Фантазийное проектирование деятельности и создание сценариев будущих событий. «Метаморфозы» Апулея в той части, где повествуется о скитаниях и испытаниях влюбленной Психеи, полны образных руководств ее деятельности. Задания Венеры являются детальными картинами действий, которые должна исполнить провинившаяся перед богиней девушка. Ряд проблемных для Психеи образных проектов выглядит так.

- «Она (Венера) берет рожь, ячмень, просо, чечевицу, бобы, - все это

перемешивает и, насыпав в одну большую кучу, говорит: - Разбери эту кучу смешанного зерна и, разложив все, как следует, зерно к зерну отдельно, до наступления вечера, представь мне свою работу на одобрение.»

- «Венера позвала Психею и обратилась к ней с такими словами: - Видишь рощу, что тянется вдоль берега текущей мимо речки? Кусты на краю ее расположены над соседним источником. Там, пасясь без надзора, бродят овцы, покрытые золотым руном. Принеси мне клочок этой драгоценной шерсти.»

- «Видишь высящуюся над скалой вершину крутой горы, где из сумрачного источника истекают темные воды? Они орошают стигийские болота и рокочущие волны Коцита питают. Оттуда, из самого истока глубокого родника, зачерпнув ледяной воды, немедленно принесешь ты ее мне в этой скляночке

- «Скорее отправляйся в преисподнюю, в загробное царство самого Орка. Там отдашь эту баночку Прозерпине и скажешь: - Венера просит тебя прислать ей немножечко твоей красоты, хотя бы на один денек, так как собственную она всю извела, покуда ухаживала за больным сыном.»

При выполнении каждого задания Психея получала помощь от различных волшебных существ: муравья, тростинки, орла, наконец, башни. По очереди развертывали они перед ней живые сцены ожидавших ее встреч, трудностей, опасностей и преодолений возникающих препятствий. Вот, например, образ будущего, нарисованный Психее говорящей башней перед путешествием девушки в царство мертвых.

«Вступить на смертоносную дорогу должна ты не с пустыми руками; в каждой держи по ячменной лепешке, замешанной на меду с вином, а во рту держи две монеты...

Пройдя часть дороги, встретишь ты хромого осла, нагруженного дровами, а при нем хромого погонщика: он обратится к тебе с просьбой поднять поленья, выпавшие из вязанки, но ты не скажешь ни слова и молча пойдешь дальше...

Дойдешь ты до реки мертвых, над которой начальником поставлен Харон, требующий пошлины и тогда перевозящий путников на другой берег в утлом челне. Этому старику ты дашь за перевоз один из медяков, который он вынет у тебя изо рта...

Когда будешь переправляться через медлительный поток, выплывет мертвый старик и будет просить, чтобы ты втащила его в лодку, но ты не поддашься жалости...

Переправившись через реку, ты увидишь старых ткачих, занятых тканьем, они попросят тебя помочь, но это не должно тебя касаться...

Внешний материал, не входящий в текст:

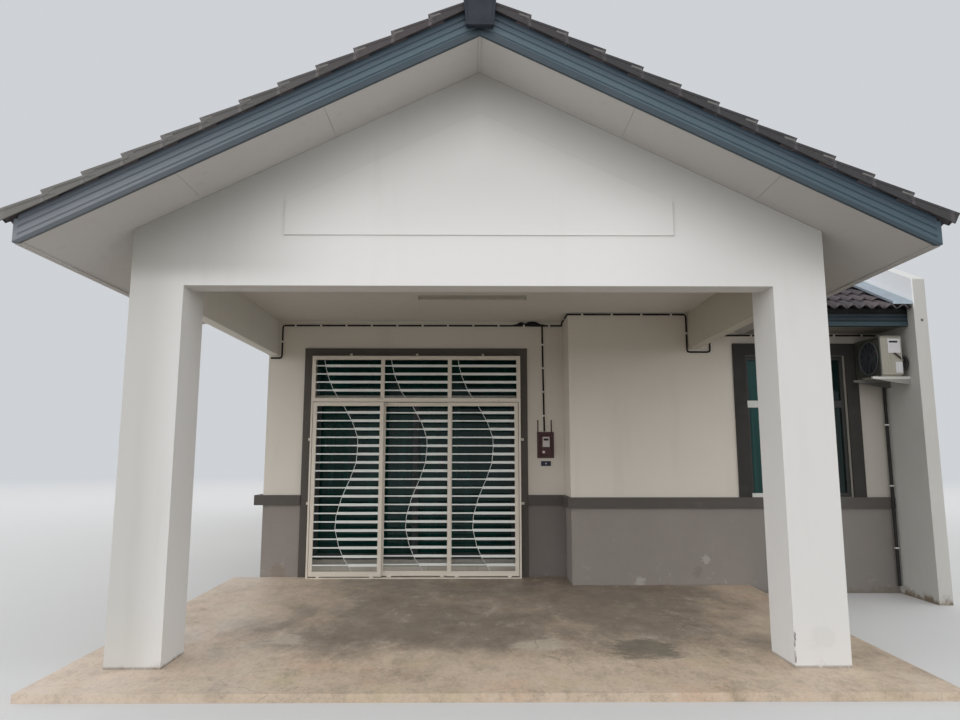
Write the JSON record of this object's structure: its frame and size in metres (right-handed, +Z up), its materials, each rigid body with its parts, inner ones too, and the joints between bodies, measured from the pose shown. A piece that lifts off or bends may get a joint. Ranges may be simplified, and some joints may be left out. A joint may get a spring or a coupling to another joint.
{
  "type": "bungalow",
  "caption": "Single-storey plastered house at a row's end with a gabled car porch on square columns, a tiled roof, a sliding glass door behind a steel grille and a tinted front window.",
  "frame": {"origin": "on the ground, on the porch's centre line, level with the centres of the two porch columns", "axes": "+X to the right as seen from the street, +Y back into the house, +Z up"},
  "size_m": [8.3, 16.698, 6.938],
  "materials": {
    "wall_paint": "matt exterior wall paint on plaster",
    "porch_concrete": "worn cement screed",
    "floor_finish": "glazed floor",
    "ceiling_board": "painted fibre cement board",
    "fascia_paint": "satin paint",
    "roof_tile": "weathered interlocking tile",
    "ridge_tile": "weathered ridge tile",
    "flashing_metal": "painted flashing",
    "band_paint": "matt paint on plaster",
    "surround_paint": "matt paint on plaster",
    "window_frame": "powder coated",
    "window_glass": "tinted",
    "door_aluminium": "anodised",
    "grille_paint": "chalked gloss paint",
    "cooler_case": "baked enamel, aged",
    "bracket_paint": "paint",
    "meter_paint": "aged paint",
    "cable_sheath": "matt sheath",
    "lamp_cover": "diffuser",
    "back_door_paint": "satin paint"
  },
  "bodies": {
    "house": {"porch_floor": "porch_concrete", "floor_slab": "floor_finish", "porch_column_left": "wall_paint", "porch_column_right": "wall_paint", "porch_front_beam": "wall_paint", "porch_gable_wall": "wall_paint", "porch_side_beams": "wall_paint", "porch_ceiling": "ceiling_board", "porch_soffit": "ceiling_board", "porch_fascia": "fascia_paint", "porch_roof": "roof_tile", "ridge_caps": "ridge_tile", "front_wall_left_of_door": "wall_paint", "front_wall_right_of_door": "wall_paint", "front_wall_over_door": "wall_paint", "front_wall_with_window": "wall_paint", "left_wall": "wall_paint", "back_wall": "wall_paint", "party_wall": "wall_paint", "house_ceiling": "ceiling_board", "main_roof_front": "roof_tile", "main_roof_back": "roof_tile", "main_fascia": "fascia_paint", "main_soffit": "ceiling_board", "left_barge_boards": "fascia_paint", "roof_flashing": "flashing_metal", "dado_band": "band_paint", "door_surround": "surround_paint", "window_surrounds": "surround_paint", "window_frames": "window_frame", "window_glass": "window_glass", "sliding_door_frame": "door_aluminium", "grille_frame": "grille_paint", "air_conditioner": "cooler_case", "air_conditioner_brackets": "bracket_paint", "meter_board": "meter_paint", "surface_cable": "cable_sheath", "porch_lamp": "lamp_cover", "back_door": "back_door_paint"},
    "glass_leaf_left": {"sliding_door_left": "door_aluminium"},
    "glass_leaf_right": {"sliding_door_right": "door_aluminium"},
    "grille_left": {"grille_leaf_left": "grille_paint"},
    "grille_middle": {"grille_leaf_middle": "grille_paint"},
    "grille_right": {"grille_leaf_right": "grille_paint"}
  },
  "joints": [
    {"name": "glass_door_left_slide", "type": "slide", "parent": "house", "child": "glass_leaf_left", "axis": [1, 0, 0], "range_m": [0, 1.2]},
    {"name": "glass_door_right_slide", "type": "slide", "parent": "house", "child": "glass_leaf_right", "axis": [1, 0, 0], "range_m": [-1.2, 0]},
    {"name": "grille_left_slide", "type": "slide", "parent": "house", "child": "grille_left", "axis": [1, 0, 0], "range_m": [0, 0.8]},
    {"name": "grille_middle_slide", "type": "slide", "parent": "house", "child": "grille_middle", "axis": [1, 0, 0], "range_m": [-0.8, 0.8]},
    {"name": "grille_right_slide", "type": "slide", "parent": "house", "child": "grille_right", "axis": [1, 0, 0], "range_m": [-0.8, 0]}
  ]
}
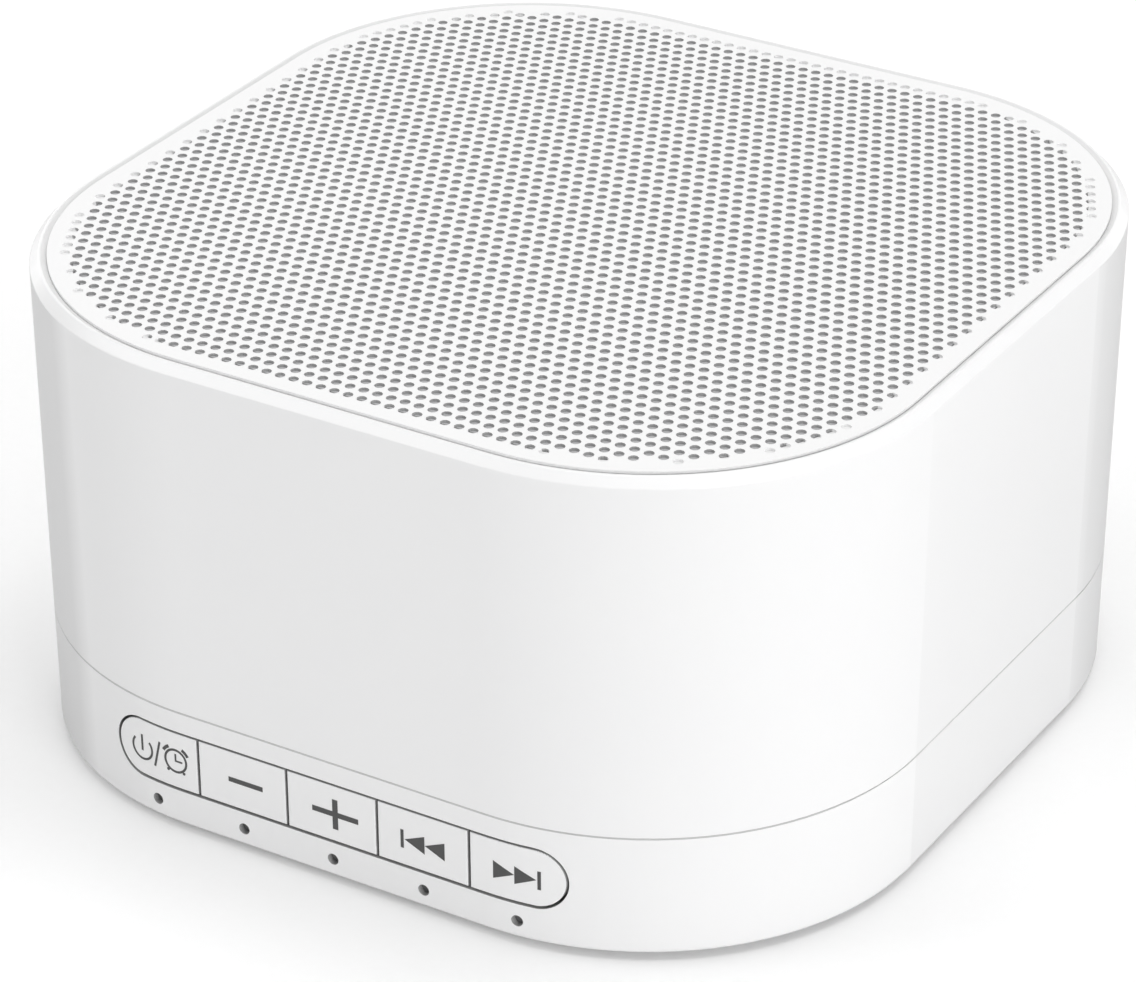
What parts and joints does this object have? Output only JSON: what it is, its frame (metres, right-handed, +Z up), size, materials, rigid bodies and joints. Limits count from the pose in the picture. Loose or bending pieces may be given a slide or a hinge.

Огромный пес лежит у самого порога черных чертогов Прозерпины. Дав ему в добычу одну из двух лепешек, ты достигнешь самой Прозерпины, которая примет тебя милостиво и попросит отведать пышной трапезы. Но ты сядешь на землю и возьмешь простого хлеба. Приняв то, что тебе дадут, отправишься обратно...

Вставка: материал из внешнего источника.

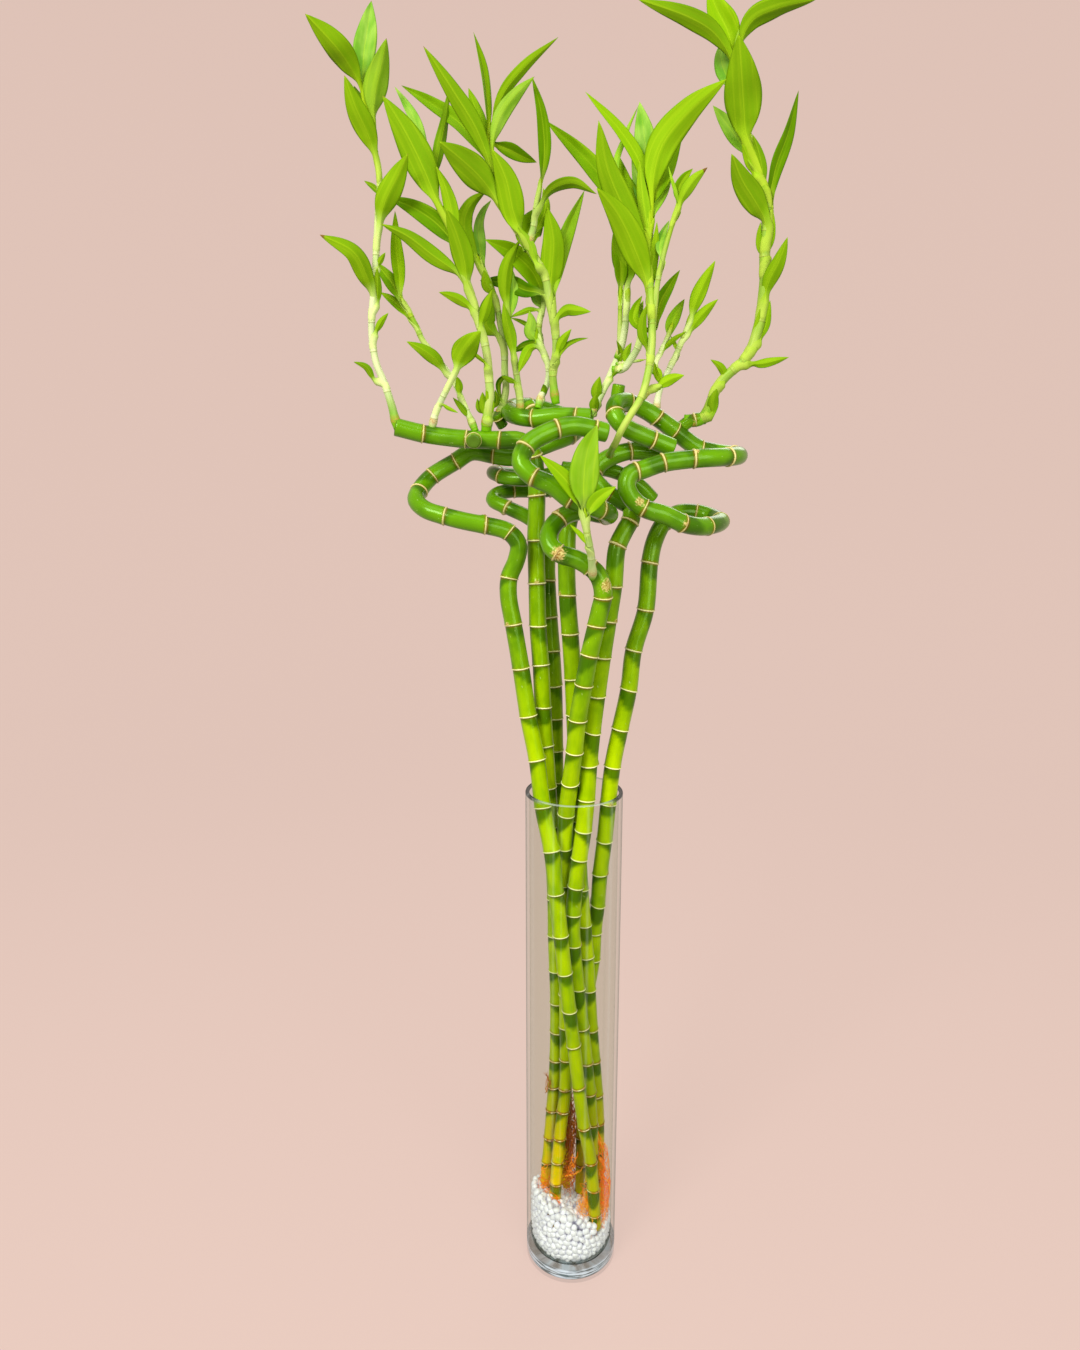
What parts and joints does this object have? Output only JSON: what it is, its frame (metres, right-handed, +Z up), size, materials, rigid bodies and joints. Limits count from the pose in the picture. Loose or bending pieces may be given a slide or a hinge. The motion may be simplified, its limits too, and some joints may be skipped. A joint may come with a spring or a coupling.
{
  "type": "lucky bamboo in a glass vase",
  "caption": "Curled lucky bamboo canes with leafy shoots, standing in white pebbles in a tall straight cylindrical glass vase.",
  "frame": {"origin": "centre of the vase's foot, on the surface it stands on", "axes": "+Z up along the vase's axis; -Y towards the front of the plant as pictured; +X to its right"},
  "size_m": [0.4305, 0.2187, 1.2949],
  "materials": {
    "glass": "clear polished glass",
    "pebble": "polished white pebbles",
    "cane": "waxy green bark, half gloss",
    "shoot": "pale green young stem, satin",
    "leaf": "yellow-green leaf, satin",
    "root": "orange-brown root, matte"
  },
  "bodies": {
    "root": {"cane_a": "cane", "cane_b": "cane", "cane_c": "cane", "cane_d": "cane", "cane_e": "cane", "cane_f": "cane", "cane_g": "cane", "shoot_far_left": "shoot", "shoot_left_front": "shoot", "shoot_left_back": "shoot", "shoot_middle_left": "shoot", "shoot_middle_back": "shoot", "shoot_tall": "shoot", "shoot_tall_fork": "shoot", "shoot_pair": "shoot", "shoot_low_left": "shoot", "shoot_front": "shoot", "shoot_right_middle": "shoot", "shoot_right_inner": "shoot", "shoot_right_small": "shoot", "shoot_right": "shoot", "leaf_far_left_1": "leaf", "leaf_far_left_2": "leaf", "leaf_far_left_3": "leaf", "leaf_far_left_4": "leaf", "leaf_far_left_5": "leaf", "leaf_far_left_6": "leaf", "leaf_left_front_1": "leaf", "leaf_middle_left_1": "leaf", "leaf_middle_left_2": "leaf", "leaf_middle_left_3": "leaf", "leaf_middle_left_4": "leaf", "leaf_tall_1": "leaf", "leaf_tall_2": "leaf", "leaf_tall_3": "leaf", "leaf_tall_4": "leaf", "leaf_tall_5": "leaf", "leaf_fork_1": "leaf", "leaf_fork_2": "leaf", "leaf_pair_1": "leaf", "leaf_front_1": "leaf", "leaf_front_2": "leaf", "leaf_right_middle_1": "leaf", "leaf_right_middle_2": "leaf", "leaf_right_middle_3": "leaf", "leaf_right_middle_4": "leaf", "leaf_right_middle_5": "leaf", "leaf_right_middle_6": "leaf", "leaf_right_inner_1": "leaf", "leaf_right_1": "leaf", "leaf_right_2": "leaf", "leaf_right_3": "leaf", "leaf_right_4": "leaf", "leaf_right_5": "leaf", "leaf_right_6": "leaf", "leaf_right_7": "leaf", "roots_orange": "root", "roots_brown": "root", "vase": "glass", "pebble_bed": "pebble"}
  },
  "joints": []
}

Дав псу оставшуюся лепешку, а лодочнику - монетку, вступишь на прежнюю дорогу и увидишь хоровод небесных светил...Но не вздумай открывать баночку с сокровищами божественной красоты...» ( 6, с.с. 195 - 200)

«Задания Венеры» в воссоздающем воображении Психеи выступают операциональными структурами, которые синтезируют образы конкретных предметов, в состоянии которых девушка должна произвести заданные изменения, образы ее строго определенных будущих действий и образы ожидаемых однозначных результатов. Спецификой проектируемой активности, наряду с жесткой персональной и предметной детерминированностью, является ее сверхъестественный характер, предполагающий включение в образные модели - по ходу деятельности - новых воспринимаемых объектов с мистическими свойствами.

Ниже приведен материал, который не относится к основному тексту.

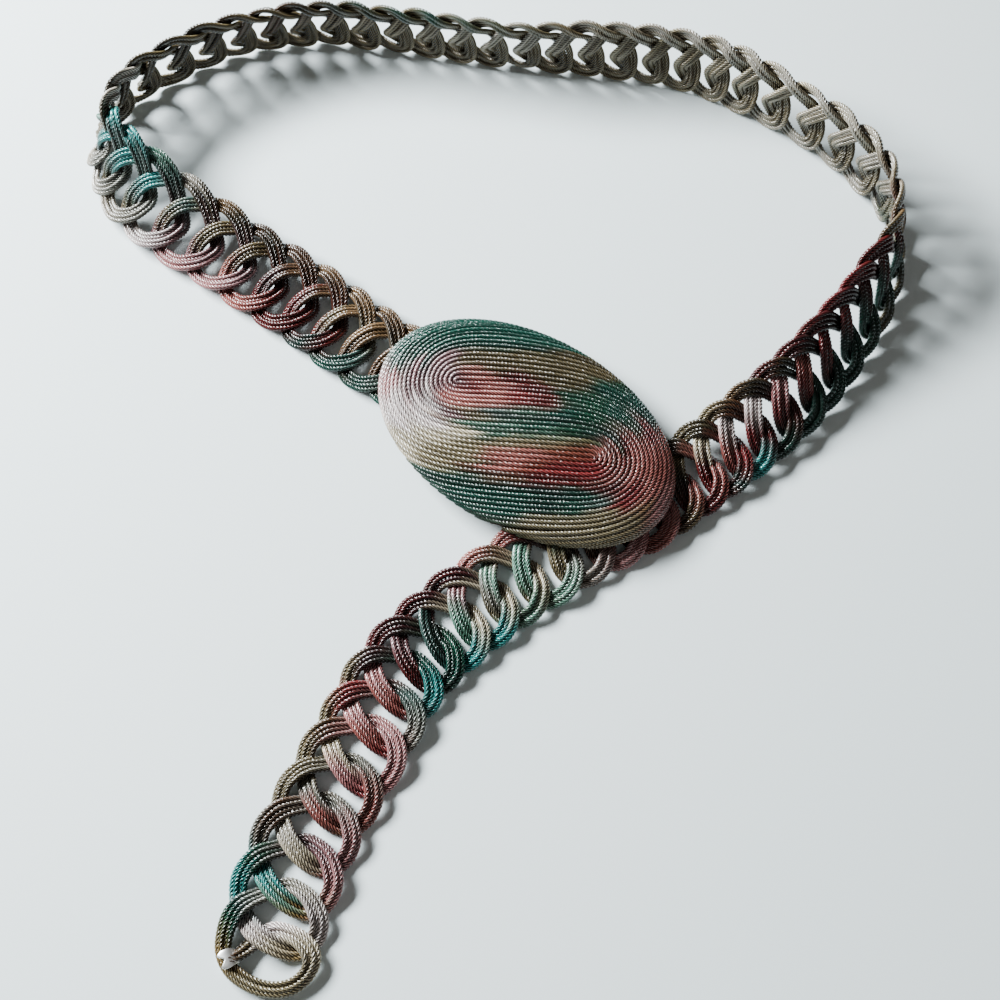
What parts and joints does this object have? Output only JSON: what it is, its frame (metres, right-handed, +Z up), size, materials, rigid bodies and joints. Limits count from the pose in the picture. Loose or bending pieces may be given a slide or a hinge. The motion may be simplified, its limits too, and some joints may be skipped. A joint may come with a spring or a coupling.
{
  "type": "cord chain belt",
  "caption": "Soft belt worked as a chain of interlocked flat cord loops in shaded colours, fastened into a waist loop with an oval coiled-cord buckle and a hanging free end.",
  "frame": {"origin": "middle of the bounding box on the surface it lies on", "axes": "+Z up from the surface, +Y away from the free end towards the standing back of the waist loop, +X to the right seen from above with the free end nearest"},
  "size_m": [0.3014, 0.3634, 0.0316],
  "materials": {
    "chain_cord": "space-dyed satin cord in teal, maroon, olive and silver grey",
    "coil_cord": "space-dyed satin cord, coiled flat",
    "metal": "bright silver"
  },
  "bodies": {
    "root": {"chain_buckle_half": "chain_cord", "chain_tail_half": "chain_cord", "buckle_plaque": "coil_cord", "hidden_hook": "metal", "end_clip": "metal"}
  },
  "joints": []
}
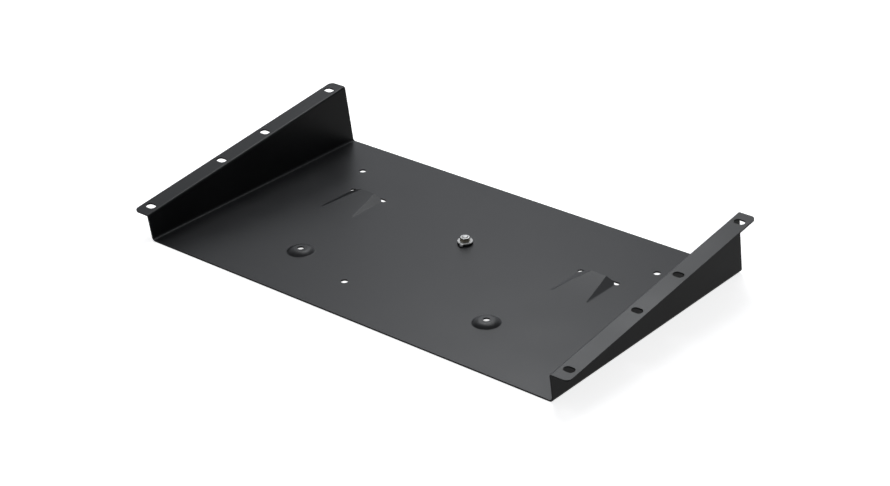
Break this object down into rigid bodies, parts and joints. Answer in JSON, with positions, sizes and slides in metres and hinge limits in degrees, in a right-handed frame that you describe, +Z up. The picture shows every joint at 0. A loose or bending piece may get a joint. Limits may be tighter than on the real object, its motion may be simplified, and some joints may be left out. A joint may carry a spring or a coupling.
{
  "type": "rack mount ear bracket",
  "caption": "Folded black steel tray bracket with sloping slotted rack ears on wedge shaped walls, pressed bosses, lanced ramps and a nutted stud in its floor.",
  "frame": {"origin": "middle of the floor's underside", "axes": "+X across the rack, +Y from the low end of the ears to the high end, +Z up out of the floor"},
  "size_m": [0.4826, 0.2652, 0.0607],
  "materials": {
    "powder_coat": "fine satin black powder coat",
    "zinc_plate": "bright zinc plate",
    "black_rubber": "matt black rubber"
  },
  "bodies": {
    "root": {"tray": "powder_coat", "clinch_stud": "zinc_plate", "rubber_washer": "black_rubber", "tab_washer": "zinc_plate", "hex_nut": "zinc_plate"}
  },
  "joints": []
}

Сценарий визита Психеи к Прозерпине связывает в динамичный гештальт предметы и существа, которые создадут трудности или станут условиями успеха девушки, способы ожидаемых от нее рискованных поступков, запреты на действия и конечное событие достижения Психеей нечеловечески сложной цели.

И в том, и в другом случае образное продуцирование основано на фантазийном сведении, комбинировании, синтезе, разведении, устранении, замещении разнородных предметно - действенных компонентов. Так, в последнем отрывке находим загадочное последовательное соединение Психеи - двух медовых лепешек - двух монеток - осла - хромого погонщика - Харона - мертвеца - ткачих - свирепого пса - Прозерпины - роскошной трапезы - простого хлеба - божественной красоты.